I hear I might have a lot of GT kids this upcoming September. I'm spending my August creating the first three of nine monthly writer's notebook/workshop challenges that I'll "dare" my gifted kids to a) find here on my website and b) earn amazing respect from me if they create a page for their notebooks based on the idea I share. During upcoming writer's workshop blocks, these notebook pages will become a great starting point for my students who are choosing a new idea to take through the writing process.

By May, I expect to have nine of these challenges posted, and I plan to photograph and share my students' best work with each lesson below. Please keep checking back with me

I think the most important thing to give a GT learner with a writing challenge of any type is a model; each lesson below comes with a model notebook page from my own writer's notebook. I am convinced that if more teachers created and shared their models of the writing process, they would see a noticeable change in their classroom's atmosphere during writing time. They would also be able to speak about the writing process with more accuracy and depth. When we assign writing to students and they never see us write too, we have missed an opportunity to truly celebrate the writing.

All of my models in the following lessons, as you'll see, are heavily dependent on illustrations. Since I am an incompetent artist, you'll see how I have made good use of my classroom's "margin mascot," Mr. Stick.

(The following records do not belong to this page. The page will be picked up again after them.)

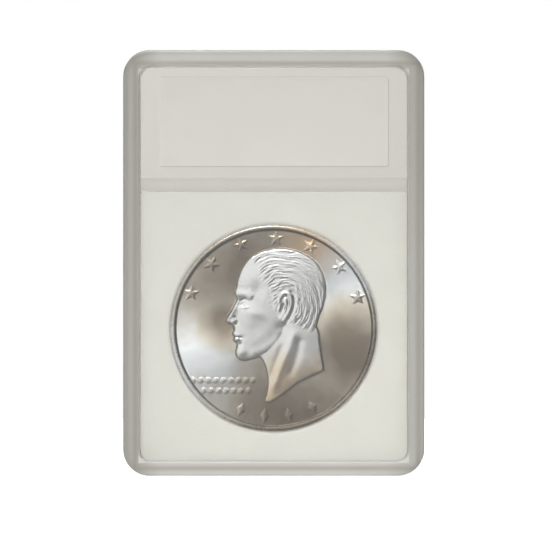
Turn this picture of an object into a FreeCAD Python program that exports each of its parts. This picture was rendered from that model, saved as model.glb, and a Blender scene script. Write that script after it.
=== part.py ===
import FreeCAD, Part
import os

# Snap-together display slab for one large coin, standing upright.
#
# Millimetres. X is the width, Z is up towards the label end, and the front faces -Y. The origin is
# on the bottom edge, midway across the width and the depth. Two clear moulded shells close on each
# other with a tongue and groove that runs round the rim. Between them lie a foam insert with a round
# hole, the coin in that hole, and a blank label card in its own bay above a divider.

V = FreeCAD.Vector

# The closed slab; its depth follows from the coin, the windows and the rims
SLAB_WIDTH = 59.0
SLAB_HEIGHT = 83.4
OUTER_CORNER_R = 5.2
ARRIS_ROUND = 0.45           # rounding of the outer edge, front and back
PARTING_BEVEL = 0.12         # small bevel where the two shells meet, seen as the parting line
PARTING_GAP = 0.06           # the shells' rims stop this far apart

# Rims, windows and the space between them
SIDE_WALL = 3.3
TOP_WALL = 3.3
BOTTOM_WALL = 2.85
RIM_STEP = 0.8               # the rims stand this far proud of the windows
RIM_SLOPE = 0.35             # run of the rim's inner slope
WINDOW = 1.4
CAVITY_CORNER_R = 2.2

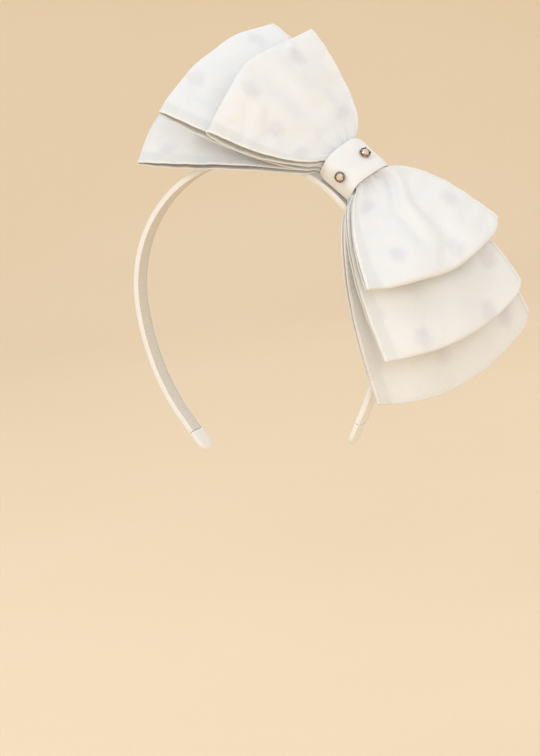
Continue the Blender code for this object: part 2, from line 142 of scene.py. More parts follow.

Gifted & Talented Notebook Challenges from Mr. Harrison:

September's Challenge:
Homophone Comics

Mentor Text: A Chocolate Moose for Dinner
by Fred Gwynne

A note for my own students: Ask me to see this book if you're interested in this challenge!

October's Challenge:
Blueprint Storyboards

Mentor Text: P.T.A. Night
by Jeremy R. Scott

A note for my own students: Ask me to see this book if you're interested in this challenge!

November's Challenge:
Illustrated Tom Swiftie Puns

Mentor Text: Tom Swift and His Flying Lab
by Victor Appleton II

A note for my own students: Ask me to see this book if you're interested in this challenge!

December's Challenge:
Artistic Neighbors & Angry Letters

Mentor Text: When Pigasso Met Mootisse
by Nina Laden

A note for my own students: Ask me to see this book if you're interested in this challenge!

January's Challenge:
Anagram Comics

Mentor Text: Elvis Lives! and Other Anagrams
by Jon Agee

A note for my own students: Ask me to see this book if you're interested in this challenge!

February's Challenge:

Coming soon!

March's Challenge:

Coming soon!

April's Challenge:

Coming soon!

May's Challenge:

Coming soon!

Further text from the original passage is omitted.